Caitlin McEwan, a Scottish playwright, also said she was not interested in making a “straight play” about true crime, but in producing “something that speaks to the audience and does something formally inventive,” she said. In “Bible John,” four women start off by playing present-day true crime podcast enthusiasts. Later, as their obsession deepens, the characters begin to reenact scenes from the case, taking on the roles of victims and police officers.
The play examines how the true crime genre leaves us craving neatly structured stories and solutions. This is particularly pointed in the Bible John case, which was never solved. “Narratively that is really interesting,” she said. “How do you tell a story as a theater-maker that doesn’t have an ending?”
McEwan also wanted to explore another thorny issue: gender. True crime is much more popular among women than men. “I’ve got a lot of friends who are obsessed, and I was really interested in why it’s always women,” McEwan said. “There are a lot of women who feel really conflicted about it, but won’t stop listening.”
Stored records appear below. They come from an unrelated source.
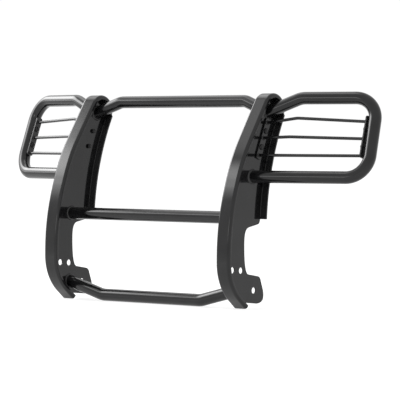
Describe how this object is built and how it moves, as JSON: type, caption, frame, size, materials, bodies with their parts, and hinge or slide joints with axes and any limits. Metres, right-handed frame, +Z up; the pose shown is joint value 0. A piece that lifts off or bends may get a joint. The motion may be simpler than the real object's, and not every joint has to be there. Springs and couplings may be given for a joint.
{
  "type": "grille guard",
  "caption": "Black steel front grille guard: two curved uprights, three crossbars and swept headlight wings, with bracket tabs at the foot.",
  "frame": {"origin": "centre of the guard's footprint, at the height of its lowest point", "axes": "+X to the guard's right-hand side, -Y to the front, away from the vehicle, +Z up; the plane X = 0 is the plane of symmetry"},
  "size_m": [1.4612, 0.3128, 0.649],
  "materials": {
    "gloss_black": "semi-gloss black powder coat",
    "black_hardware": "black coated bolts and nuts"
  },
  "bodies": {
    "root": {"front_channel_left": "gloss_black", "front_channel_right": "gloss_black", "inner_bolt_lower_left": "black_hardware", "inner_bolt_lower_right": "black_hardware", "inner_bolt_upper_left": "black_hardware", "inner_bolt_upper_right": "black_hardware", "inner_nut_lower_left": "black_hardware", "inner_nut_lower_right": "black_hardware", "inner_nut_upper_left": "black_hardware", "inner_nut_upper_right": "black_hardware", "inner_strip_left": "gloss_black", "inner_strip_right": "gloss_black", "lower_crossbar": "gloss_black", "middle_crossbar": "gloss_black", "outer_bolt_lower_left": "black_hardware", "outer_bolt_lower_right": "black_hardware", "outer_bolt_upper_left": "black_hardware", "outer_bolt_upper_right": "black_hardware", "outer_strip_left": "gloss_black", "outer_strip_right": "gloss_black", "rear_flange_left": "gloss_black", "rear_flange_right": "gloss_black", "top_crossbar": "gloss_black", "upright_plate_left": "gloss_black", "upright_plate_right": "gloss_black", "wing_rod_lower_left": "gloss_black", "wing_rod_lower_right": "gloss_black", "wing_rod_middle_left": "gloss_black", "wing_rod_middle_right": "gloss_black", "wing_rod_upper_left": "gloss_black", "wing_rod_upper_right": "gloss_black", "wing_tube_left": "gloss_black", "wing_tube_right": "gloss_black"}
  },
  "joints": []
}
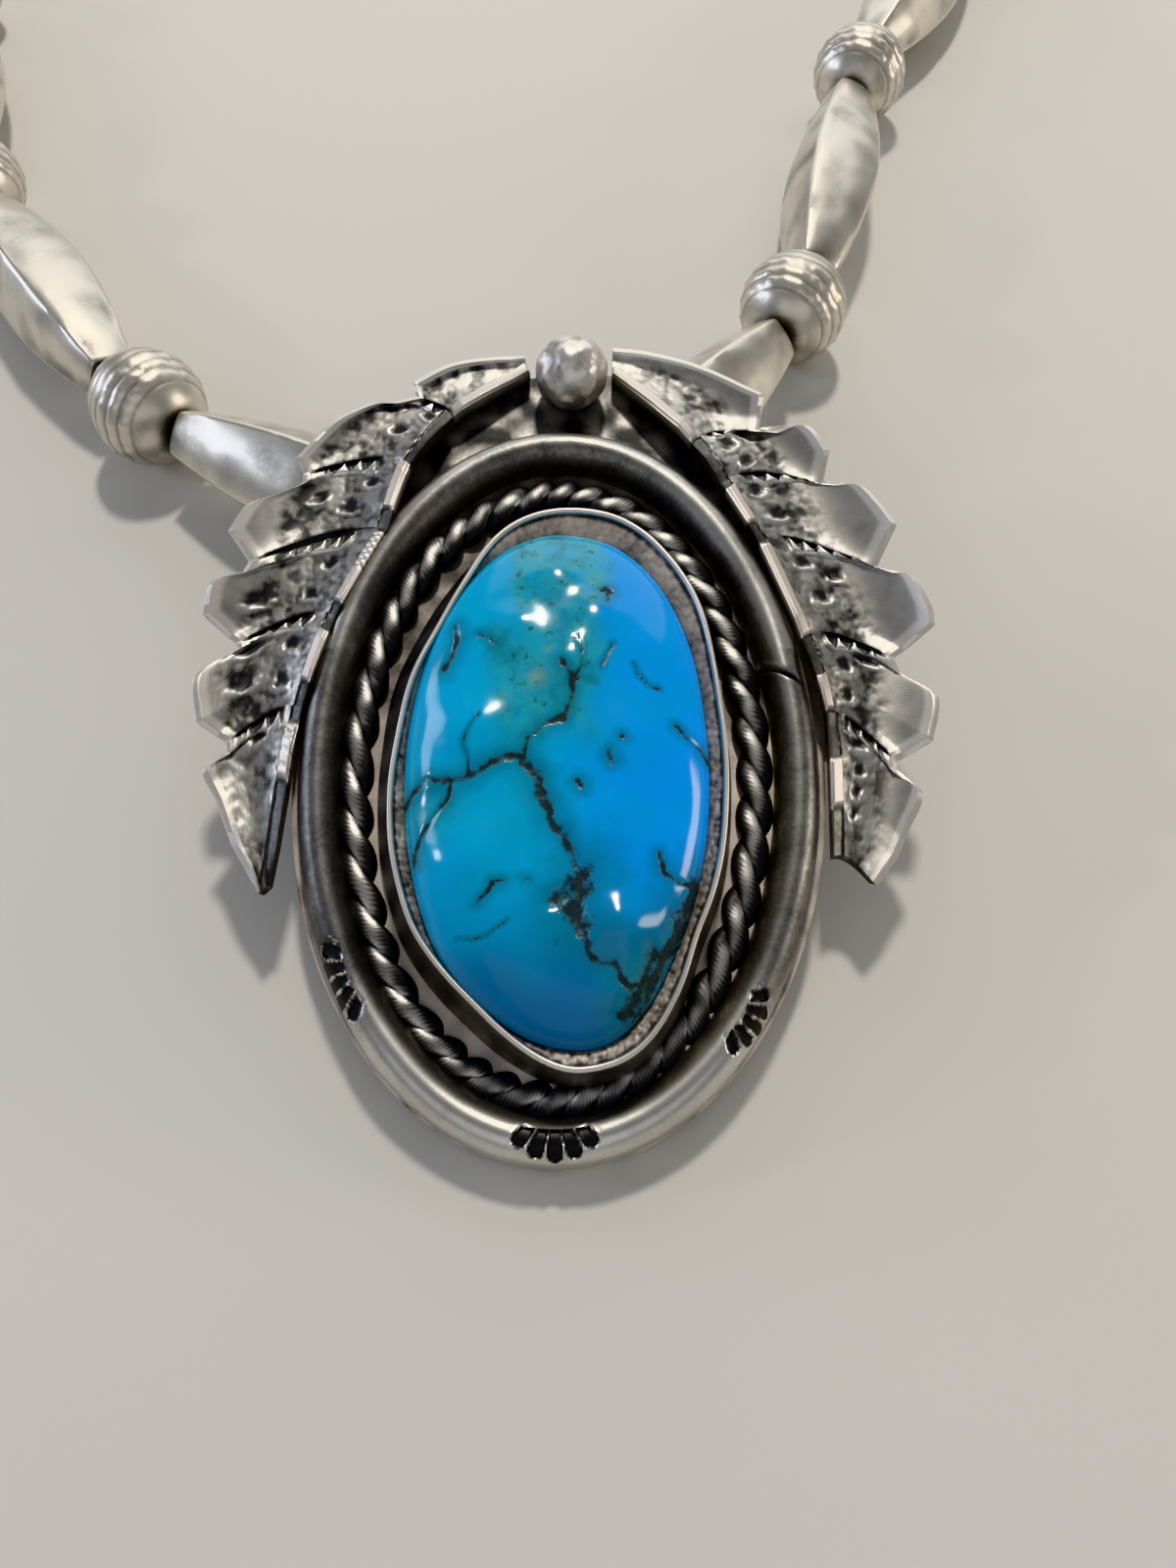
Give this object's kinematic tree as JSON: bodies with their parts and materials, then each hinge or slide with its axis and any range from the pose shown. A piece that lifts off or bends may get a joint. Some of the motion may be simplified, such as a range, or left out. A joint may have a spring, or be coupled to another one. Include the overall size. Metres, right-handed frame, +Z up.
{
  "type": "turquoise necklace",
  "caption": "Silver bead necklace with an oval turquoise pendant, framed in rope wire and a half-round rim with chiselled leaves; lies flat as one closed loop.",
  "frame": {"origin": "middle of the footprint of the whole necklace, on the surface it lies on", "axes": "+Z up; +Y from the pendant's foot to its top and on to the back of the neck; +X to the right of the stone as seen from above"},
  "size_m": [0.1226, 0.245, 0.0142],
  "materials": {
    "old_silver": "oxidised silver, dark in its recesses and polished on its edges",
    "bead_silver": "satin handmade silver with soft scratches",
    "turquoise": "polished blue turquoise with dark brown matrix",
    "thread": "grey stringing cable"
  },
  "bodies": {
    "root": {"pendant_setting": "old_silver", "turquoise_stone": "turquoise", "stringing_thread": "thread", "clasp": "bead_silver", "long_bead_left_1": "bead_silver", "long_bead_left_2": "bead_silver", "long_bead_left_3": "bead_silver", "long_bead_left_4": "bead_silver", "long_bead_left_5": "bead_silver", "long_bead_left_6": "bead_silver", "long_bead_left_7": "bead_silver", "long_bead_left_8": "bead_silver", "round_bead_left_1": "bead_silver", "round_bead_left_2": "bead_silver", "round_bead_left_3": "bead_silver", "round_bead_left_4": "bead_silver", "round_bead_left_5": "bead_silver", "round_bead_left_6": "bead_silver", "round_bead_left_7": "bead_silver", "long_bead_right_1": "bead_silver", "long_bead_right_2": "bead_silver", "long_bead_right_3": "bead_silver", "long_bead_right_4": "bead_silver", "long_bead_right_5": "bead_silver", "long_bead_right_6": "bead_silver", "long_bead_right_7": "bead_silver", "long_bead_right_8": "bead_silver", "round_bead_right_1": "bead_silver", "round_bead_right_2": "bead_silver", "round_bead_right_3": "bead_silver", "round_bead_right_4": "bead_silver", "round_bead_right_5": "bead_silver", "round_bead_right_6": "bead_silver", "round_bead_right_7": "bead_silver"}
  },
  "joints": []
}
Drezen, a “Saturday Night Live” writer and stand-up comic, had a theory as to why. “It’s like we’re preparing, we’re studying: obviously I’m going to get murdered at some point,” she laughed, darkly. In her show “Okay Get Home Safe!!” she explores her love of true crime, how we’re sold the idea that the world is dangerous for women, and the times when she actually has found herself in danger.
“True crime is so centered around white, cis, straight women, and femininity being this unassailable virtue,” Drezen said. “White women are in less danger than a lot of other populations — people of color, trans women — why is it that we’re so scared?” Her show will look at why violence against women is so “marketable.”
Drezen also comments on how strange it is that such a topic has become “fun and fluffy” entertainment. “I’ll take a break from political analysis podcasts, and turn on something about a woman who died while screaming ... why does this feel relaxing?”
The creators of “The Incident Room,” David Byrne and Olivia Hirst, said that ethically they did not want to use “the murder of a woman as a dramatic foundation,” and to find other ways to make the show thrilling.
The Yorkshire Ripper case has been dramatized on British television several times. But in this version, the murderer is not depicted. Instead, the action is entirely set at the police station, where detectives on the case were often completely overwhelmed by the sheer volume of information. Byrne met with real officers, and had access to the archive of investigative journalist Michael Bilton, to uncover the challenges of catching a suspect in the days before DNA testing or CCTV footage.
They also wanted to look at the story through a gendered lens, Byrne said, and the play is told from the perspective of a real police sergeant, Megan Winterburn. This also opened up the issue of sexism in the police force, and how the case affected the everyday lives of women in Yorkshire at the time. (The police told women not to go out at night.)
“There were more women running (the investigation) than men, but they’ve not been represented in any of the dramas about the Yorkshire Ripper,” Byrne said. “And obviously these are crimes against women. So dramatically as well as socially, that felt interesting.”
Byrne found himself as gripped by the case as by any true crime podcast. “I’ve been terrible at parties for the past two years, because it’s all I talk about,” he said.